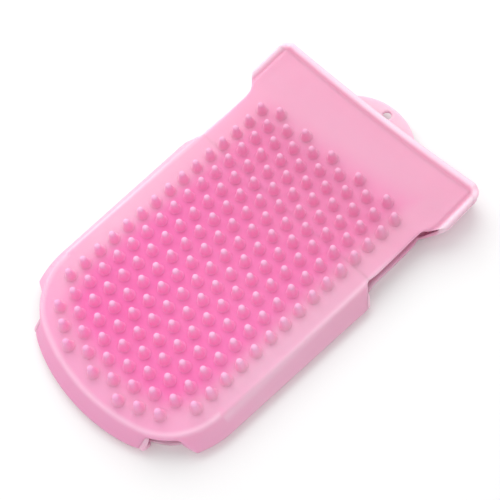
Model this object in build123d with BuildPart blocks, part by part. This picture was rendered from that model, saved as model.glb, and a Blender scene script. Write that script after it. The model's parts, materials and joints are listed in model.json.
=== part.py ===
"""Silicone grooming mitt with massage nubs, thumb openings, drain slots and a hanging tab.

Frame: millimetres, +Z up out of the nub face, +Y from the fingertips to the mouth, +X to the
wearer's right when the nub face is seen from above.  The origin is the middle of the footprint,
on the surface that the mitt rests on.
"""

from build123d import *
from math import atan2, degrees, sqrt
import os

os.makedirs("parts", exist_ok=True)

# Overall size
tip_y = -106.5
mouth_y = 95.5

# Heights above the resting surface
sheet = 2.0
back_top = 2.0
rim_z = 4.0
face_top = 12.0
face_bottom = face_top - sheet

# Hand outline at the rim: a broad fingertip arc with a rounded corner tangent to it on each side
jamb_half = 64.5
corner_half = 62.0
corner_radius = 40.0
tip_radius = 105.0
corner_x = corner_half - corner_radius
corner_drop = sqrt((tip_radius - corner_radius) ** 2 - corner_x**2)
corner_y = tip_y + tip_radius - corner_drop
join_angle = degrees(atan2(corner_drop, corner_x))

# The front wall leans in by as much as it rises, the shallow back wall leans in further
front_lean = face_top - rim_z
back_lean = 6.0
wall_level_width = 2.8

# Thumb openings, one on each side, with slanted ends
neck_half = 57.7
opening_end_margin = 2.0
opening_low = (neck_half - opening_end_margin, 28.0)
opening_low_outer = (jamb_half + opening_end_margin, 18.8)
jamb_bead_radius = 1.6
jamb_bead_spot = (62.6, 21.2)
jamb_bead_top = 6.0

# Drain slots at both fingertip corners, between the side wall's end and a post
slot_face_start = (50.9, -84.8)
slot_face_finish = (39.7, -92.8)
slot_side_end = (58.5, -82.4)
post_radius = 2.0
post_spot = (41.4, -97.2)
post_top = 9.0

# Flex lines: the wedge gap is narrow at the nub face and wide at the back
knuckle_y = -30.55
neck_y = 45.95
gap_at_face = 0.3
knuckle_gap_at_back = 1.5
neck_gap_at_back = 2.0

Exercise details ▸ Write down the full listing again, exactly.

Correct response ▸
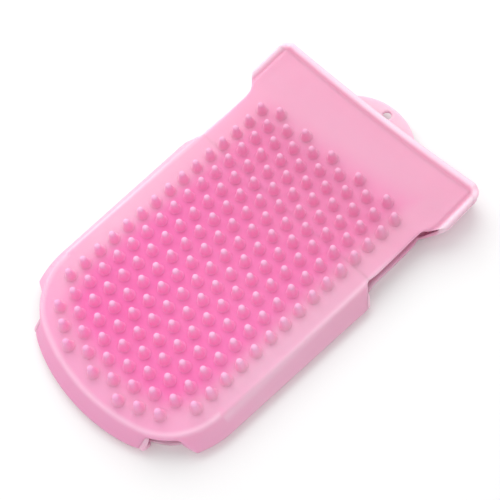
Model this object in build123d with BuildPart blocks, part by part. This picture was rendered from that model, saved as model.glb, and a Blender scene script. Write that script after it. The model's parts, materials and joints are listed in model.json.
=== part.py ===
"""Silicone grooming mitt with massage nubs, thumb openings, drain slots and a hanging tab.

Frame: millimetres, +Z up out of the nub face, +Y from the fingertips to the mouth, +X to the
wearer's right when the nub face is seen from above.  The origin is the middle of the footprint,
on the surface that the mitt rests on.
"""

from build123d import *
from math import atan2, degrees, sqrt
import os

os.makedirs("parts", exist_ok=True)

# Overall size
tip_y = -106.5
mouth_y = 95.5

# Heights above the resting surface
sheet = 2.0
back_top = 2.0
rim_z = 4.0
face_top = 12.0
face_bottom = face_top - sheet

# Hand outline at the rim: a broad fingertip arc with a rounded corner tangent to it on each side
jamb_half = 64.5
corner_half = 62.0
corner_radius = 40.0
tip_radius = 105.0
corner_x = corner_half - corner_radius
corner_drop = sqrt((tip_radius - corner_radius) ** 2 - corner_x**2)
corner_y = tip_y + tip_radius - corner_drop
join_angle = degrees(atan2(corner_drop, corner_x))

# The front wall leans in by as much as it rises, the shallow back wall leans in further
front_lean = face_top - rim_z
back_lean = 6.0
wall_level_width = 2.8

# Thumb openings, one on each side, with slanted ends
neck_half = 57.7
opening_end_margin = 2.0
opening_low = (neck_half - opening_end_margin, 28.0)
opening_low_outer = (jamb_half + opening_end_margin, 18.8)
jamb_bead_radius = 1.6
jamb_bead_spot = (62.6, 21.2)
jamb_bead_top = 6.0

# Drain slots at both fingertip corners, between the side wall's end and a post
slot_face_start = (50.9, -84.8)
slot_face_finish = (39.7, -92.8)
slot_side_end = (58.5, -82.4)
post_radius = 2.0
post_spot = (41.4, -97.2)
post_top = 9.0

# Flex lines: the wedge gap is narrow at the nub face and wide at the back
knuckle_y = -30.55
neck_y = 45.95
gap_at_face = 0.3
knuckle_gap_at_back = 1.5
neck_gap_at_back = 2.0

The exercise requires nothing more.